Chocolat is a story of a woman’s mission to bring joy to a village that has long forgotten the meaning of happiness and the true meaning of life. Life is not all about strictly following rules and traditions. Life does not mean for one to be serious and solemn all the time. Life is about letting oneself go and remembering what little things make the heart beat and make the heart melt. Life is knowing how to give and accept kindness and care. Life is about the unrestrained expression of love.

Life is living with passion.

1 comment:

  1. After reading your post, I'm quite intrigued to read/see more about "Chocolat!" I like that there are many layers and angles to this story - religion vs. "paganism," men vs. women, pathos vs. logos.

    It is interesting how the church is portrayed by being about rigid rules, lifeless traditions, controlling, and powerful. Religion without its true purpose to have faith, will be empty and all about rigid traditions and power.I agree with the story that many people who grow up in Christianity probably do not know what they really believe in and why. Thus, they "forget" about the joys, passions, and live in fear, rather than faith. Religion becomes quite dangerous when people are all about fear, manipulation, and selfishness.

    However, from my own experience, I find that faith is not separate from my passions, joys, and taking risks (for faith, of course!).
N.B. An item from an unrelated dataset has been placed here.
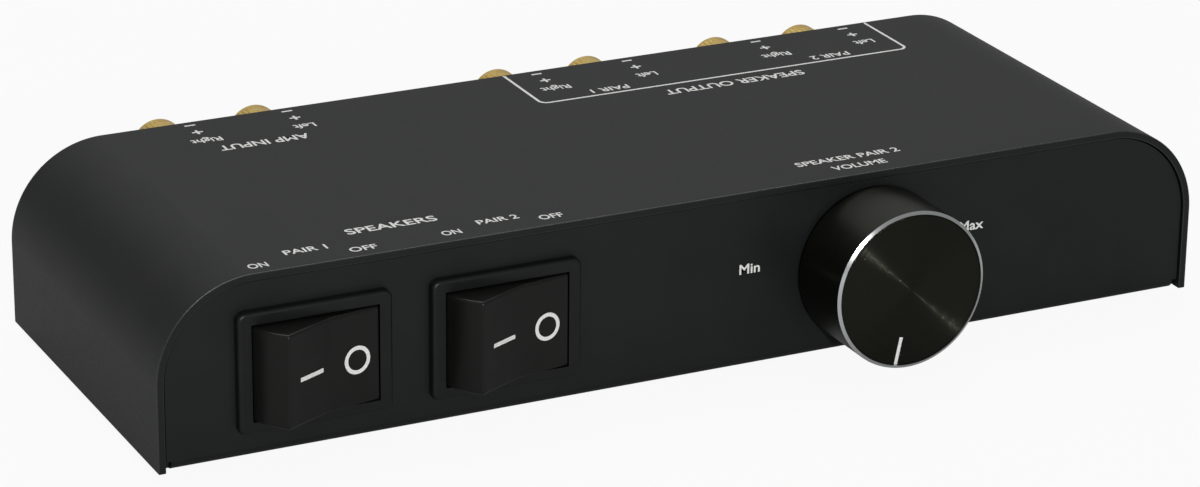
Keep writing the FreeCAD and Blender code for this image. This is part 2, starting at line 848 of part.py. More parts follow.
def make_wafers():
    """Two phenolic wafers, one for each channel, held by the long screws."""
    wafers = []
    for start in wafer_starts:
        disc = tube(wafer_radius, wafer_bore, knob_axis_point(start), wafer_thickness)
        for place in control_screw_places(start):
            disc = disc.cut(rod(control_screw_radius + tapped_clearance, place, wafer_thickness))
        wafers.append(disc)
    return Part.makeCompound(wafers)


def make_wafer_contacts():
    """Twelve clips around the front of each wafer, clear of the two screws."""
    clips = []
    for start in wafer_starts:
        for step in range(volume_positions):
            angle = (step + 0.5) * volume_step
            back = knob_axis_point(start - clip_sheet)
            outline = (
                (back.x - clip_tip_width / 2, back.y, back.z + clip_inner),
                (back.x + clip_tip_width / 2, back.y, back.z + clip_inner),
                (back.x + clip_width / 2, back.y, back.z + wafer_radius - clip_width),
                (back.x + clip_width / 2, back.y, back.z + clip_outer),
                (back.x - clip_width / 2, back.y, back.z + clip_outer),
                (back.x - clip_width / 2, back.y, back.z + wafer_radius - clip_width),
            )
            clip = prism(outline, Vector(0, clip_sheet, 0))
            clip.rotate(knob_axis_point(0), Y_AXIS, angle)
            clips.append(clip)
    return Part.makeCompound(clips)


def make_rotor_contacts():
    """A hub on the shaft inside each wafer, with a ring and the wiping finger behind it."""
    rotors = []
    for start in wafer_starts:
        hub = tube(rotor_radius, shaft_radius, knob_axis_point(start), wafer_thickness + clip_sheet)
        back = wafer_thickness + contact_gap
        ring = tube(
            rotor_ring_radius, shaft_radius, knob_axis_point(start + back), clip_sheet
        )
        finger = box(
            knob_x - clip_width, knob_x + clip_width,
            start + back, start + back + clip_sheet,
            case_bottom + knob_height + (rotor_radius + rotor_ring_radius) / 2,
            case_bottom + knob_height + rotor_finger_reach,
        )
        finger.rotate(knob_axis_point(0), Y_AXIS, volume_step / 2)
        rotors.append(hub.fuse(ring).fuse(finger).removeSplitter())
    return Part.makeCompound(rotors)


def make_control_spacers():
    """Tubes on the long screws that set the wafers apart."""
    spacers = []
    for start, end in (
        (cup_end, wafer_starts[0]),
        (wafer_starts[0] + wafer_thickness, wafer_starts[1]),
    ):
        for place in control_screw_places(start):
            spacers.append(tube(
                control_spacer_radius, control_screw_radius + tapped_clearance, place, end - start
            ))
    return Part.makeCompound(spacers)


def make_control_screws():
    """The two long screws from the mounting plate to the last wafer."""
    length = control_end + control_nut_thickness - control_front
    return Part.makeCompound([
        rod(control_screw_radius, place, length) for place in control_screw_places(control_front)
    ])


def make_control_nuts():
    return Part.makeCompound([
        hexagon(
            control_nut_across_flats, control_screw_radius + tapped_clearance, place,
            control_nut_thickness,
        )
        for place in control_screw_places(control_end)
    ])


def transformer_base(index):
    """The middle of the underside of a transformer's core."""
    return Vector(transformer_x[index], core_middle, base_top + standoff_height)


def make_core(index):
    """Stacked E and I laminations: three legs round two windows."""
    base = transformer_base(index)
    core = box(
        base.x - core_width / 2, base.x + core_width / 2,
        base.y - core_depth / 2, base.y + core_depth / 2,
        base.z, base.z + core_stack,
    )
    for side in (-1, 1):
        middle = base.x + side * (core_width / 2 - core_leg - core_window_width / 2)
        core = core.cut(box(
            middle - core_window_width / 2, middle + core_window_width / 2,
            base.y - core_window_depth / 2, base.y + core_window_depth / 2,
            base.z, base.z + core_stack,
        ))
    for place in transformer_holes(base.x):
        core = core.cut(rod(transformer_hole_radius, Vector(place.x, place.y, base.z), core_stack, Z_AXIS))
    return core


def centre_leg_half():
    return core_width / 2 - core_leg - core_window_width


def bobbin_block(index, margin, length):
    """A block around the core's middle leg, grown by the margin."""
    base = transformer_base(index)
    half_x = centre_leg_half() + margin
    return box(
        base.x - half_x, base.x + half_x, base.y - length / 2, base.y + length / 2,
        base.z - margin, base.z + core_stack + margin,
    )


def make_bobbin(index):
    """Moulded former: a square tube on the middle leg with a flange at each end."""
    inner = bobbin_clearance
    wall = inner + bobbin_wall
    length = core_window_depth - 2 * bobbin_clearance
    former = bobbin_block(index, wall, length)
    base = transformer_base(index)
    flange_block = bobbin_block(index, wall + winding_thickness, bobbin_flange)
    for side in (-1, 1):
        flange = flange_block.copy()
        flange.translate(Y_AXIS * (side * (length - bobbin_flange) / 2))
        former = former.fuse(flange)
    return former.cut(bobbin_block(index, inner, length)).removeSplitter()


def make_winding(index):
    """The coil wound on the former, with rounded corners."""
    start = bobbin_clearance + bobbin_wall
    length = core_window_depth - 2 * bobbin_clearance - 2 * bobbin_flange
    coil = bobbin_block(index, start + winding_thickness - bobbin_clearance, length)
    corners = [e for e in coil.Edges if abs(e.tangentAt(e.FirstParameter).y) > 0.99]
    return coil.makeFillet(winding_corner, corners).cut(bobbin_block(index, start, length))


def make_standoffs():
    tubes = []
    for x in transformer_x:
        for place in transformer_holes(x):
            start = Vector(place.x, place.y, base_top)
            tubes.append(tube(
                standoff_radius, transformer_screw_radius + screw_clearance, start,
                standoff_height, Z_AXIS,
            ))
    return Part.makeCompound(tubes)


def make_transformer_screws():
    """Screws from below the base up through each corner of the cores."""
    length = chassis_sheet + standoff_height + core_stack + transformer_nut_thickness
    return Part.makeCompound([
        screw_from_below(place, transformer_screw_radius, length)
        for x in transformer_x
        for place in transformer_holes(x)
    ])


def make_transformer_nuts():
    nuts = []
    for x in transformer_x:
        for place in transformer_holes(x):
            start = Vector(place.x, place.y, base_top + standoff_height + core_stack)
            nuts.append(hexagon(
                transformer_nut_across_flats, transformer_screw_radius + tapped_clearance, start,
                transformer_nut_thickness, Z_AXIS,
            ))
    return Part.makeCompound(nuts)


collar_front = rear_out + collar_thickness
flange_end = collar_front + flange_thickness
cap_start = flange_end + cap_seat_gap
cap_end = cap_start + cap_length
stud_end = cap_end - stud_end_recess


def turned_on_post(x, z, profile):
    """Turns a profile of (radius, y) pairs about the post's axis."""
    corners = [Vector(x + r, y, z) for r, y in profile]
    wire = Part.makePolygon(corners + corners[:1])
    return Part.Face(wire).revolve(Vector(x, 0, z), Y_AXIS, 360)


def make_collar(x, z):
    """Insulating collar outside the rear panel, with a spigot that fills the panel's hole."""
    hole = shank_radius + tapped_clearance
    spigot = post_panel_hole - collar_spigot_clearance
    return turned_on_post(x, z, (
        (hole, rear_in), (spigot, rear_in), (spigot, rear_out), (collar_radius, rear_out),
        (collar_radius, collar_front - collar_chamfer), (collar_radius - collar_chamfer, collar_front),
        (hole, collar_front),
    ))


def make_stud(x, z):
    """Turned stud: shank, flange, threaded barrel with a banana socket and a wire hole."""
    socket_end = stud_end - socket_length
    stud = turned_on_post(x, z, (
        (0, rear_in - shank_reach), (shank_radius, rear_in - shank_reach), (shank_radius, collar_front),
        (flange_radius, collar_front), (flange_radius, flange_end), (stud_radius, flange_end),
        (stud_radius, stud_end), (socket_radius, stud_end), (socket_radius, socket_end),
        (0, socket_end),
    ))
    across = Vector(x - stud_radius, flange_end + cross_hole_offset, z)
    return stud.cut(rod(cross_hole_radius, across, 2 * stud_radius, X_AXIS))


def knurl_outline(x, y, z, radius):
    """The cap's toothed section, as a closed wire at one place along the axis."""
    corners = []
    for step in range(2 * cap_knurl_count):
        angle = math.pi * step / cap_knurl_count
        reach = radius - cap_knurl_depth * (step % 2)
        corners.append(Vector(x + reach * math.cos(angle), y, z + reach * math.sin(angle)))
    return Part.makePolygon(corners + corners[:1])


def make_cap(x, z):
    """Knurled clamping cap: straight knurl, tapered ends, bored through for the barrel."""
    sections = (
        (cap_start, cap_radius - cap_chamfer), (cap_start + cap_chamfer, cap_radius),
        (cap_end - cap_chamfer, cap_radius), (cap_end, cap_radius - cap_chamfer),
    )
    wires = [knurl_outline(x, y, z, radius) for y, radius in sections]
    cap = Part.makeLoft(wires, True, True)
    return cap.cut(rod(stud_radius + thread_clearance, Vector(x, cap_start, z), cap_length))


def make_bush(x, z):
    start = Vector(x, rear_in - bush_thickness, z)
    return tube(bush_radius, shank_radius + tapped_clearance, start, bush_thickness)


tag_start = rear_in - bush_thickness - tag_sheet


def make_tag(x, z, way):
    """Ring tag under the nut, its tail bent inwards at the end, with an eye for the wire."""
    ring = rod(tag_radius, Vector(x, tag_start, z), tag_sheet)
    half = tag_tail_width / 2
    low = min(z, z + way * tag_tail_length)
    tail = box(x - half, x + half, tag_start, tag_start + tag_sheet, low, low + tag_tail_length)
    tag = ring.fuse(tail)
    eye = Vector(x, tag_start, z + way * (tag_tail_length - tag_tail_width / 2))
    tag = tag.cut(rod(tag_eye_radius, eye, tag_sheet))
    return tag.cut(rod(shank_radius + tapped_clearance, Vector(x, tag_start, z), tag_sheet))


def make_post_nut(x, z):
    start = Vector(x, tag_start - post_nut_thickness, z)
    return hexagon(post_nut_across_flats, shank_radius + tapped_clearance, start, post_nut_thickness)


def build():
    nodes = {}
    nodes["chassis"] = make_chassis()
    nodes["top_cover"] = make_cover()
    nodes["left_cover_bracket"] = make_bracket(-1)
    nodes["right_cover_bracket"] = make_bracket(1)
    nodes["base_screws"] = make_base_screws()
    nodes["rubber_feet"] = make_feet()
    for index, name in enumerate(switch_names):
        nodes[f"switch_housing_{name}"] = make_switch_housing(index)
        nodes[f"rocker_{name}"] = make_rocker(index)
        nodes[f"rocker_plungers_{name}"] = make_plungers(index)
        nodes[f"contact_blades_{name}"] = make_blades(index)
        nodes[f"switch_terminals_{name}"] = make_terminals(index)
    nodes["volume_knob"] = make_knob()
    nodes["knob_insert"] = make_knob_insert()
    nodes["control_shaft"] = make_shaft()
    nodes["control_bushing"] = make_bushing()
    nodes["control_washer"] = make_panel_washer()
    nodes["control_nut"] = make_panel_nut()
    nodes["click_cup"] = make_click_cup()
    nodes["click_wheel"] = make_click_wheel()
    nodes["click_spring"] = make_click_spring()
    nodes["control_wafers"] = make_wafers()
    nodes["wafer_contacts"] = make_wafer_contacts()
    nodes["rotor_contacts"] = make_rotor_contacts()
    nodes["control_spacers"] = make_control_spacers()
    nodes["control_screws"] = make_control_screws()
    nodes["control_screw_nuts"] = make_control_nuts()
    for index, name in enumerate(transformer_names):
        nodes[f"{name}_transformer_core"] = make_core(index)
        nodes[f"{name}_transformer_bobbin"] = make_bobbin(index)
        nodes[f"{name}_transformer_winding"] = make_winding(index)
    nodes["transformer_standoffs"] = make_standoffs()
    nodes["transformer_screws"] = make_transformer_screws()
    nodes["transformer_nuts"] = make_transformer_nuts()

    collars = {"positive": [], "negative": []}
    studs = []
    bushes = []
    tags = []
    post_nuts = []
    for name, x, z in post_places():
        pole = name.rsplit("_", 1)[1]
        collars[pole].append(make_collar(x, z))
        studs.append(make_stud(x, z))
        bushes.append(make_bush(x, z))
        tags.append(make_tag(x, z, 1 if pole == "negative" else -1))
        post_nuts.append(make_post_nut(x, z))
        nodes[f"cap_{name}"] = make_cap(x, z)
    nodes["positive_collars"] = Part.makeCompound(collars["positive"])
    nodes["negative_collars"] = Part.makeCompound(collars["negative"])
    nodes["post_studs"] = Part.makeCompound(studs)
    nodes["post_bushes"] = Part.makeCompound(bushes)
    nodes["solder_tags"] = Part.makeCompound(tags)
    nodes["post_nuts"] = Part.makeCompound(post_nuts)
    return nodes


def main():
    os.makedirs("parts", exist_ok=True)
    for name, shape in build().items():
        shape.exportStep(f"parts/{name}.step")
        print(name, "solids", len(shape.Solids), "volume", round(shape.Volume, 1), "valid", shape.isValid())


main()
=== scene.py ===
import json
import math

import bmesh
import bpy
from mathutils import Matrix, Vector


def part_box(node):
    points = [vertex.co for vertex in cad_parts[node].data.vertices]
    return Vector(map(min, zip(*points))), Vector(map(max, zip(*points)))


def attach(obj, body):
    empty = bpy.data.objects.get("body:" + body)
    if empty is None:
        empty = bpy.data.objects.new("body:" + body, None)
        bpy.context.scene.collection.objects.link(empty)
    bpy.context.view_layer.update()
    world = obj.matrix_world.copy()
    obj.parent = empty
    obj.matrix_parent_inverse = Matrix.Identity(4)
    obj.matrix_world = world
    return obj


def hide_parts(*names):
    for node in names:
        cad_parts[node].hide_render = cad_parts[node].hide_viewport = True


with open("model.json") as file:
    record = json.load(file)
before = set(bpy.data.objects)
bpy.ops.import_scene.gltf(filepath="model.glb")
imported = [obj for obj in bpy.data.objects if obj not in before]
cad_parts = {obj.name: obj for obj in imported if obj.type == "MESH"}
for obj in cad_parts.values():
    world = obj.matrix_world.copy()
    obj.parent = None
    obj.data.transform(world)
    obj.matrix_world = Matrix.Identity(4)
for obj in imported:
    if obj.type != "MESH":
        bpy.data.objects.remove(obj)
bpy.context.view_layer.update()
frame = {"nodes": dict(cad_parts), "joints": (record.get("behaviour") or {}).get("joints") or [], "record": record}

# Speaker selector switch. Sizes are millimetres in the CAD part's own frame: X to the right,
# Y to the rear, Z upwards. Each mesh is scaled to metres as it is finished.

mm = 0.001
yAxis = Vector((0, 1, 0))
zAxis = Vector((0, 0, 1))
nodes = frame["nodes"]


def cornersOf(node):
    low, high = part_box(node)
    return low / mm, high / mm


def pivotOf(jointName):
    joint = next(j for j in frame["joints"] if j["name"] == jointName)
    return Vector(joint["pos_m"]) / mm


def linear(code):
    parts = [int(code[i:i + 2], 16) / 255 for i in (1, 3, 5)]
    return [p / 12.92 if p <= 0.04045 else ((p + 0.055) / 1.055) ** 2.4 for p in parts] + [1.0]


def addNode(tree, kind, inputs=None, **settings):
    node = tree.nodes.new(kind)
    for name, value in settings.items():
        setattr(node, name, value)
    for socket, value in (inputs or {}).items():
        if isinstance(value, bpy.types.NodeSocket):
            tree.links.new(value, node.inputs[socket])
        else:
            node.inputs[socket].default_value = value
    return node


def newMaterial(name, sockets):
    material = bpy.data.materials.new(name)
    material.use_nodes = True
    tree = material.node_tree
    shader = tree.nodes["Principled BSDF"]
    for socket, value in sockets.items():
        shader.inputs[socket.replace("_", " ")].default_value = value
    return material, tree, shader, tree.nodes.new("ShaderNodeTexCoord").outputs["Object"]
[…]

In Christianity, there are times to be joyful and times for mourning. Just because the setting for the "Chocolat" is during Lent - a time to be reverent by fasting and mournful of our transgressions, the season of Lent does not characterize the church to be this way all the time. In the end of Lent, there is celebration, as much as there is Christmas (as the two are related and not separate in the Christian faith). Though I do see the author's intent to contrast the two concepts of pathos and logos, Vianne just has bad timing. If she was truly sensitive to the community, couldn't she just put off opening the shop until the season of Lent is over? It would be as if you were mourning the death of a loved one at a funeral, then going to happy party right after (ok not the best example, but it's all I can think of right now.)

    Also, we should not live in either of the two extremes of pathos and logos as there is the need for both. If pathos existed without logos, life would be chaotic, without any sense of direction or organization, and totally spontaneous. If logos existed without pathos, it would be just about rules, logic, and facts. Life should be a combination of both as one needs the other. It's like playing (having fun) and doing work. If life was all about doing work, that's obviously really boring and purposeless; plus we'd be so unhappy! If life was all about play, it would get really boring too, because everything would get old, feel the same, and feel empty. We work to survive and to have fun. We have fun in order to relax and take a break from work. They should co-exist and balance in our lives.

    I hope I don't sound too harsh! I'm not trying to bash the movie or anything, I just wish the author/director would at least give the church some credit. I hope there is some redemption in the end! Now I'm curious about the ending and wonder what the outcome will be!